In this environment, Livingston said, authoritarian regimes will stifle independent journalism under the pretext of addressing disinformation.

"If you don't have facts, you can't have any kind of real human endeavor,” Ressa said. “We are even more fragmented and isolated. You certainly can't have democracy, and here's the reality: All of the research shows us that lies laced with anger and hate spread faster and further than facts on social media platforms.”

FILE - Maria Ressa speaks at an event attended by law students at the University of the Philippines College of Law in Quezon City, Metro Manila, Philippines, March 12, 2019.
FILE - Maria Ressa speaks at an event attended by law students at the University of the Philippines College of Law in Quezon City, Metro Manila, Philippines, March 12, 2019.

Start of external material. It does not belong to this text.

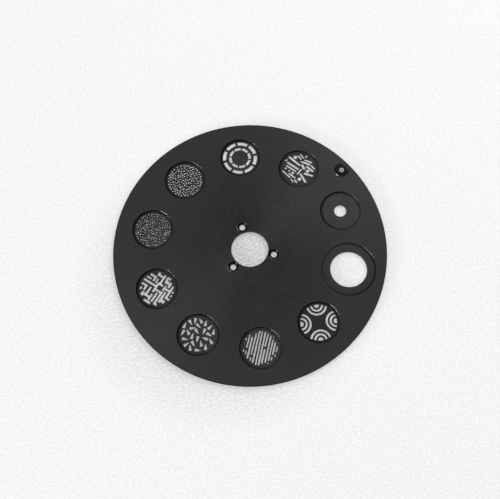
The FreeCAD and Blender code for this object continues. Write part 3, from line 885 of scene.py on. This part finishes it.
@shared_group("Dotted gobo")
def dotted_gobo_tree(name):
    """Gobo with uneven round dots, scattered with a least distance between them."""
    tree, given, out = new_group(
        name, "GeometryNodeTree",
        [("Geometry", "NodeSocketGeometry", None), ("Image radius", "NodeSocketFloat", 9.8 * MM),
         ("Dot spacing", "NodeSocketFloat", 1.1 * MM), ("Dot width", "NodeSocketFloat", 0.95 * MM),
         ("Unevenness", "NodeSocketFloat", 0.2), ("Seed", "NodeSocketInt", 4), *SHEET_INPUTS],
        [("Gobo", "NodeSocketGeometry", None)])
    reach = maths(tree, "MULTIPLY_ADD", given["Dot width"], -0.5, given["Image radius"])
    field = add(
        tree, "GeometryNodeMeshCircle", {"Vertices": 64, "Radius": reach}, fill_type="NGON")
    spaced = maths(tree, "MULTIPLY", given["Dot spacing"], given["Dot spacing"])
    # The density is far more than fits, so that only the least distance thins the points out.
    points = add(tree, "GeometryNodeDistributePointsOnFaces", {
        "Mesh": field.outputs[0], "Distance Min": given["Dot spacing"],
        "Density Max": maths(tree, "DIVIDE", 14.0, spaced), "Seed": given["Seed"]},
        distribute_method="POISSON")
    dot = add(tree, "GeometryNodeCurvePrimitiveCircle", {
        "Resolution": 9, "Radius": maths(tree, "MULTIPLY", given["Dot width"], 0.5)})
    least = maths(tree, "SUBTRACT", 1.0, given["Unevenness"])
    most = maths(tree, "MULTIPLY_ADD", given["Unevenness"], 0.3, 1.0)
    scale, spin = (
        add(tree, "FunctionNodeRandomValue", {2: low, 3: high, "Seed": given["Seed"]},
            data_type="FLOAT").outputs[1]
        for low, high in ((least, most), (0.0, 6.283)))
    turn = add(tree, "ShaderNodeCombineXYZ", {2: spin})
    dots = add(tree, "GeometryNodeInstanceOnPoints", {
        "Points": points.outputs[0], "Instance": dot.outputs[0],
        "Rotation": turn.outputs[0], "Scale": scale})
    loose = add(tree, "GeometryNodeRealizeInstances", {0: dots.outputs[0]})
    wobble = add(tree, "ShaderNodeTexNoise", {
        "Vector": add(tree, "GeometryNodeInputPosition").outputs[0],
        "Scale": maths(tree, "DIVIDE", 1.4, given["Dot width"]), "Detail": 0.0})
    much = maths(tree, "MULTIPLY", given["Dot width"], given["Unevenness"])
    offset = wobble.outputs["Color"]
    for operation, other, value in (
            ("SUBTRACT", 1, (0.5, 0.5, 0.5)), ("SCALE", "Scale", much),
            ("MULTIPLY", 1, (1.0, 1.0, 0.0))):
        inputs = {0: offset, other: value}
        offset = add(tree, "ShaderNodeVectorMath", inputs, operation=operation).outputs[0]
    uneven = add(tree, "GeometryNodeSetPosition", {
        "Geometry": loose.outputs[0], "Offset": offset})

    sheet = tree.nodes.new("GeometryNodeGroup")
    sheet.node_tree = sheet_tree()
    link(tree, uneven.outputs[0], sheet.inputs["Outlines"])
    for label, _, _ in SHEET_INPUTS:
        link(tree, given[label], sheet.inputs[label])
    end_tree(tree, sheet.outputs[0], given["Finish"], out["Gobo"])
    return tree


@shared_group("Split ring")
def ring_tree(name):
    """Split ring of round wire."""
    tree, given, out = new_group(
        name, "GeometryNodeTree",
        [("Geometry", "NodeSocketGeometry", None),
         ("Outer radius", "NodeSocketFloat", RING_RADIUS),
         ("Wire width", "NodeSocketFloat", 0.55 * MM), ("Gap", "NodeSocketFloat", 1.0),
         ("Turn", "NodeSocketFloat", 0.0), ("Centre", "NodeSocketVector", None),
         ("Finish", "NodeSocketMaterial", None)],
        [("Ring", "NodeSocketGeometry", None)])
    half_gap = maths(tree, "MULTIPLY", given["Gap"], 0.5)
    line = add(tree, "GeometryNodeCurveArc", {
        "Resolution": 90,
        "Radius": maths(tree, "MULTIPLY_ADD", given["Wire width"], -0.5, given["Outer radius"]),
        "Start Angle": maths(tree, "ADD", half_gap, given["Turn"]),
        "Sweep Angle": maths(tree, "SUBTRACT", math.tau, given["Gap"])}, mode="RADIUS")
    section = add(tree, "GeometryNodeCurvePrimitiveCircle", {
        "Resolution": 14, "Radius": maths(tree, "MULTIPLY", given["Wire width"], 0.5)})
    wire = add(tree, "GeometryNodeCurveToMesh", {
        "Curve": line.outputs[0], "Profile Curve": section.outputs[0], "Fill Caps": True})
    smooth = add(tree, "GeometryNodeSetShadeSmooth", {
        "Geometry": wire.outputs[0], "Shade Smooth": True})
    placed = add(tree, "GeometryNodeTransform", {
        "Geometry": smooth.outputs[0], "Translation": given["Centre"]})
    end_tree(tree, placed.outputs[0], given["Finish"], out["Ring"])
    return tree


def set_inputs(modifier, values):
    """Set a node modifier's inputs by their names, through the sockets' identifiers."""
    for item in modifier.node_group.interface.items_tree:
        if item.item_type == "SOCKET" and item.in_out == "INPUT" and item.name in values:
            modifier[item.identifier] = values[item.name]


def outline_curves(name, outlines):
    """Curve object with one closed spline for each outline."""
    data = bpy.data.curves.new(name, "CURVE")
    data.dimensions = "3D"
    for outline in outlines:
        spline = data.splines.new("POLY")
        spline.points.add(len(outline) - 1)
        for point, (x, y) in zip(spline.points, outline):
            point.co = (x * MM, y * MM, 0, 1)
        spline.use_cyclic_u = True
    return new_object(name, data)


def sheet_values(design):
    centre, low, high = centre_of(f"gobo_{design}")
    return {
        "Blank radius": BLANK_RADIUS,
        "Thickness": high - low,
        "Turn": math.radians(OPEN_TURN + DESIGNS[design].image_turn),
        "Centre": (centre.x, centre.y, low),
        "Finish": finish_gobo(design),
    }


def add_node_modifier(piece, tree, values):
    modifier = piece.modifiers.new(tree.name, "NODES")
    modifier.node_group = tree
    set_inputs(modifier, values)


class MakePlate(bpy.types.Operator):
    """Plate with its edges slightly broken"""

    bl_idname = "gobo_wheel.plate"
    bl_label = "Plate"

    def execute(self, context):
        face_index, wall_index, chamfer_index = range(3)
        piece = new_object("plate", merged_copy("wheel_plate"))
        piece.data.materials.append(finish_anodised())
        # Painted shade on the walls and the chamfers at the bore and rim.
        piece.data.materials.append(finish_cut("shaded_anodised_wall", gloss=0.07))
        piece.data.materials.append(finish_cut("anodised_chamfer", gloss=1.0))
        for face in piece.data.polygons:
            face.material_index = face_index if abs(face.normal.z) >= LEVEL else wall_index
        bevel = piece.modifiers.new("edge_break", "BEVEL")
        bevel.width = sizes().edge_break
        bevel.segments = 1
        bevel.limit_method = "ANGLE"
        bevel.angle_limit = math.radians(35)
        bevel.material = chamfer_index
        piece = finished(piece, ["wheel_plate"])
        inner, outer = GLOSSY_EDGES
        for face in piece.data.polygons:
            glossy = inner < face.center.xy.length < outer
            if face.material_index == chamfer_index and not glossy:
                face.material_index = wall_index
        return {"FINISHED"}


class MakeCutGobos(bpy.types.Operator):
    """Gobos whose images are slots, shards, dashes and arcs"""

    bl_idname = "gobo_wheel.cut_gobos"
    bl_label = "Cut gobos"

    def execute(self, context):
        images = {
            "sticks": stick_outlines,
            "dashed_rings": dash_outlines,
            "shards": shard_outlines,
            "stripes": stripe_outlines,
            "corner_arcs": corner_arc_outlines,
        }
        for design, outlines in images.items():
            piece = outline_curves(f"cut_{design}", outlines())
            add_node_modifier(piece, sheet_tree(), sheet_values(design))
            finished(piece, [f"gobo_{design}"])
        for design in ("pinhole", "maze"):
            finish = finish_gobo(design)
            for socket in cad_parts[f"gobo_{design}"].material_slots:
                socket.material = finish
        return {"FINISHED"}


class MakeDottedGobos(bpy.types.Operator):
    """The two gobos with scattered dots"""

    bl_idname = "gobo_wheel.dotted_gobos"
    bl_label = "Dotted gobos"

    def execute(self, context):
        given = sizes()
        for design, spacing, width, unevenness in (
            ("dots", given.dot_spacing, given.dot_width, 0.22),
            ("fine_dots", given.fine_dot_spacing, given.fine_dot_width, 0.4),
        ):
            piece = new_object(f"cut_{design}", bpy.data.meshes.new(f"cut_{design}"))
            add_node_modifier(piece, dotted_gobo_tree(), {
                **sheet_values(design), "Image radius": given.image_width / 2,
                "Dot spacing": spacing, "Dot width": width, "Unevenness": unevenness,
                "Seed": given.dot_seed})
            finished(piece, [f"gobo_{design}"])
        return {"FINISHED"}


class MakeRings(bpy.types.Operator):
    """Spring rings that hold the gobos"""

    bl_idname = "gobo_wheel.rings"
    bl_label = "Spring rings"

    def execute(self, context):
        given = sizes()
        for design, look in DESIGNS.items():
            centre, _, top = centre_of(f"gobo_{design}")
            piece = new_object(f"wire_{design}", bpy.data.meshes.new(f"wire_{design}"))
            add_node_modifier(piece, ring_tree(), {
                "Outer radius": RING_RADIUS, "Wire width": given.wire_width, "Gap": given.ring_gap,
                "Turn": math.radians(OPEN_TURN + look.ring_turn),
                "Centre": (centre.x, centre.y, top + given.wire_width / 2),
                "Finish": finish_wire(design)})
            finished(piece, [f"ring_{design}"])
        return {"FINISHED"}


class MakeMagnet(bpy.types.Operator):
    """Index magnet in its domed collar"""

    bl_idname = "gobo_wheel.magnet"
    bl_label = "Magnet and collar"

    def execute(self, context):
        centre, _, _ = centre_of("magnet_collar")
        foot = Vector((centre.x, centre.y, 0))
        crest = [
            (CREST_CENTRE[0] + CREST_WIDTH * math.cos(turn),
             CREST_CENTRE[1] + CREST_HEIGHT * math.sin(turn))
            for turn in (math.pi / 2 * step / 12 for step in range(5, 13))]
        collar = lathe("collar", COLLAR_FOOT + COLLAR_EDGE + crest + COLLAR_BORE, foot)
        collar.data.materials.append(finish_collar("black_gloss_collar", gloss=0.1))
        collar.data.materials.append(finish_collar("collar_edge", gloss=0.4))
        for face in collar.data.polygons:
            face.material_index = int(EDGE_LEAN[0] < face.normal.z < EDGE_LEAN[1])
        finished(collar, ["magnet_collar"])
        magnet = lathe("magnet", MAGNET_SECTION, foot, steps=48)
        magnet.data.materials.append(finish_magnet())
        finished(magnet, ["index_magnet"])
        return {"FINISHED"}


def add_softbox(name, lamp):
    """Area lamp that faces the wheel."""
    data = bpy.data.lights.new(name, "AREA")
    data.shape = "RECTANGLE"
    data.size, data.size_y, data.energy = lamp.width, lamp.height, lamp.watts
    box = new_object(name, data)
    a, e = math.radians(lamp.azimuth), math.radians(lamp.elevation)
    away = Vector((math.cos(a) * math.cos(e), math.sin(a) * math.cos(e), math.sin(e)))
    box.location = away * lamp.distance
    box.rotation_euler = away.to_track_quat("Z", "Y").to_euler()


class MakeStage(bpy.types.Operator):
    """Camera, pale floor and soft light"""

    bl_idname = "gobo_wheel.stage"
    bl_label = "Stage"

    def execute(self, context):
        scene = context.scene
        scene.view_settings.view_transform = "Standard"

        shape = bmesh.new()
        bmesh.ops.create_circle(shape, cap_ends=True, segments=64, radius=FLOOR_RADIUS)
        bmesh.ops.translate(shape, verts=shape.verts, vec=(0, 0, FLOOR_LEVEL))
        floor = new_object("floor", mesh_of(shape, "floor"))
        floor.data.materials.append(finish_floor())

        world = bpy.data.worlds.new("soft_room")
        world.use_nodes = True
        tree = world.node_tree
        room = tree.nodes["Background"]
        room.inputs["Color"].default_value = (*colours().room, 1.0)
        room.inputs["Strength"].default_value = ROOM_STRENGTH
        backdrop = add(tree, "ShaderNodeBackground", {
            "Color": (*colours().backdrop, 1.0), "Strength": 1.0})
        blend = add(tree, "ShaderNodeMixShader", {
            0: seen_share(tree, 1.0), 1: room.outputs[0], 2: backdrop.outputs[0]})
        link(tree, blend.outputs[0], tree.nodes["World Output"].inputs["Surface"])
        scene.world = world
        for name, lamp in LAMPS.items():
            add_softbox(name, lamp)

        data = bpy.data.cameras.new("view")
        data.sensor_width, data.lens = CAMERA_SENSOR, CAMERA_LENS
        data.clip_start, data.clip_end = CAMERA_RANGE
        camera = new_object("view", data)
        camera.location = CAMERA_PLACE
        camera.rotation_mode = "ZYX"
        camera.rotation_euler = CAMERA_TURN
        scene.camera = camera
        return {"FINISHED"}


class WheelPanel(bpy.types.Panel):
    """Sidebar panel of the gobo wheel"""

    bl_idname = "VIEW3D_PT_gobo_wheel"
    bl_label = "Gobo Wheel"
    bl_space_type = "VIEW_3D"
    bl_region_type = "UI"
    bl_category = "Gobo Wheel"

    def draw(self, context):
        layout = self.layout
        for operator in OPERATORS:
            layout.operator(operator.bl_idname)
        for group in (context.scene.wheel_sizes, context.scene.wheel_colours):
            box = layout.box()
            for name in group.__annotations__:
                box.prop(group, name)


OPERATORS = (MakePlate, MakeCutGobos, MakeDottedGobos, MakeRings, MakeMagnet, MakeStage)
CLASSES = (WheelSizes, WheelColours, *OPERATORS, WheelPanel)


def register():
    for cls in CLASSES:
        bpy.utils.register_class(cls)
    bpy.types.Scene.wheel_sizes = PointerProperty(type=WheelSizes)
    bpy.types.Scene.wheel_colours = PointerProperty(type=WheelColours)


def unregister():
    del bpy.types.Scene.wheel_colours
    del bpy.types.Scene.wheel_sizes
    for cls in reversed(CLASSES):
        bpy.utils.unregister_class(cls)


def main():
    register()
    bpy.ops.gobo_wheel.plate()
    bpy.ops.gobo_wheel.cut_gobos()
    bpy.ops.gobo_wheel.dotted_gobos()
    bpy.ops.gobo_wheel.rings()
    bpy.ops.gobo_wheel.magnet()
    bpy.ops.gobo_wheel.stage()


if __name__ == "__main__":
    main()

Ressa has personally been the target of intense social-media hatred campaigns from Duterte supporters—torrents of postings aimed at destroying her credibility and attempting to intimidate her into silence. She believes her experience demonstrates the shortcomings of the “attention economy” in the digital age.

“Real, evidence-based, fact-based journalists' analysis is having to compete with lies as if they are equivalent,” she said. That’s why, since 2016, she says she has proudly “challenged impunity on two fronts—of Rodrigo Duterte and of Mark Zuckerberg.”

As Ressa awaits her fate, she’s still hoping checks and balances somehow prevail. “I am submitting myself to the legal system,” she said, “and appealing to the judges and the justices who touch my case to stick to the spirit of the law, not to let politics taint the way they judge.”

To prepare herself mentally, Ressa says she spoken with The Washington Post’s Jason Rezaian and Canadian-Egyptian journalist Mohamed Fahmy of The Investigative Journal, who were both imprisoned. She acknowledges she’s “fatalistically resigned, if needed.”

But whatever happens, Ressa’s message to fellow defenders of press freedom is simple: "You have to ask yourself the same question I've had to ask myself since 2016: What are you willing to sacrifice for the truth? Because that's what's at stake."